Passando alla Campania, la camorra presenta sempre più un carattere «pulviscolare-conflittuale» con numerosi gruppi autonomi e assenza di gerarchie consolidate. Fino al punto di presentare anche mini-clan a carattere familiare o babygang, che si contendono porzioni piccolissime di territorio, sviluppando fenomeni di gangsterismo urbano con sparatorie indiscriminate (le “stese”) e caroselli di uomini armati in motocicletta. Se questo porta ad una elevata conflittualità, rende però la camorra un fenomeno più flessibile e capace di profonde «interpenetrazioni» con la società. I clan tradizionali ancora in vita cercano di mantenere la pace per curare i propri affari, e questo ha portato a un calo evidente degli omicidi, limitati per lo più proprio ad eliminare “elementi di disturbo”. A fianco al narcotraffico, alle estorsioni e all'usura, la camorra campana ha sviluppato i business delle scommesse illegali e della contraffazione di marchi e prodotti, la truffa nei confronti delle assicurazioni o delle persone anziane, le rapine di banche o gioiellerie e di orologi preziosi, con bande specializzate di elevata “professionalità”. Quanto alle attività imprenditoriali, i camorristi sono molto presenti sia nell'edilizia, nelle onoranze funebri e nei trasporti, ma anche nelle attività turistiche e della ristorazione, non solo in Campania ma in tutto il Centro-Nord.

Le “ndrine” calabresi hanno solide roccaforti in Sud America

La 'ndrangheta è riuscita ad infiltrarsi silenziosamente nelle economie legali di mezzo mondo. Per gli investigatori della Dia, è l'unica organizzazione criminale con caratteristiche davvero “globali”. Al di fuori dell'Italia, la presenza delle “ndrine” calabresi è monitorata da anni in tutta Europa, con particolare forza in Germania, Spagna, Svizzera, Francia e Belgio. Ma anche al di fuori del Vecchio Continente, la 'ndrangheta ha saputo creare “colonie” e stringere rapporti con la malavita di mezzo mondo. 

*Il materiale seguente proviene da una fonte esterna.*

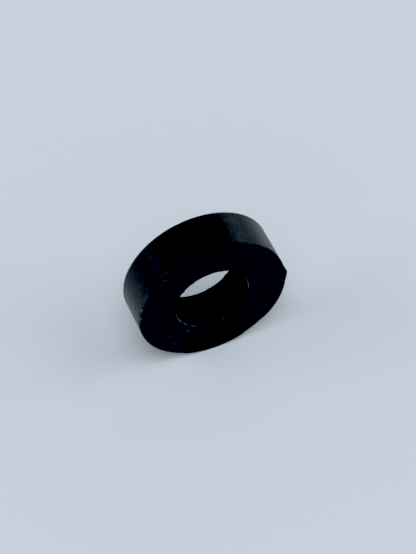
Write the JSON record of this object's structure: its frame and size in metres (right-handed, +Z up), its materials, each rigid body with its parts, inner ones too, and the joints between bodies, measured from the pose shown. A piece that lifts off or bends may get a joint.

In particolare ha creato solide roccaforti in tutto il Sud America, finalizzate prevalentemente al traffico di droga, di cui la 'ndrangheta è diventata leader in Italia. L'arrivo dei carichi provenienti dall'America Latina è agevolato dal controllo che le “ndrine” esercitano sui maggiori porti italiani. La Dia elenca, tra quelli a forte infiltrazione 'ndranghetista, gli scali di Gioia Tauro, Genova, La Spezia, Vado Ligure e Livorno. 

A testimonianza della presenza di basi e coperture in America centrale e meridionale, vanno ricordate le recenti catture di esponenti di primo piano di famiglie di 'ndrangheta in Costarica, a Santo Domingo, in Argentina, Brasile e Uruguay. Emblematico è il caso di Rocco Morabito, per la Dia il secondo latitante più pericoloso d'Italia dopo Matteo Messina Denaro: originario di Africo, minuscolo comune in provincia di Reggio Calabria, divenuto a Milano il “re della cocaina”, condannato a 30 anni di carcere, venne scovato una prima volta nel settembre del 2017 in Uruguay, a Punta del Este. Ma due anni dopo, nel giugno 2019, proprio quando il Tribunale penale d'appello dell'Uruguay ne aveva confermato la sentenza di estradizione in Italia, il boss era riuscito ad evadere clamorosamente dal carcere “Central” di Montevideo. Solo nel maggio scorso, i carabinieri hanno scovato e ammanettato Rocco Morabito nel nord del Brasile, a Joao Pessoa, dove conduceva una vita sfarzosa, tra spiagge dorate, locali e ristoranti di lusso.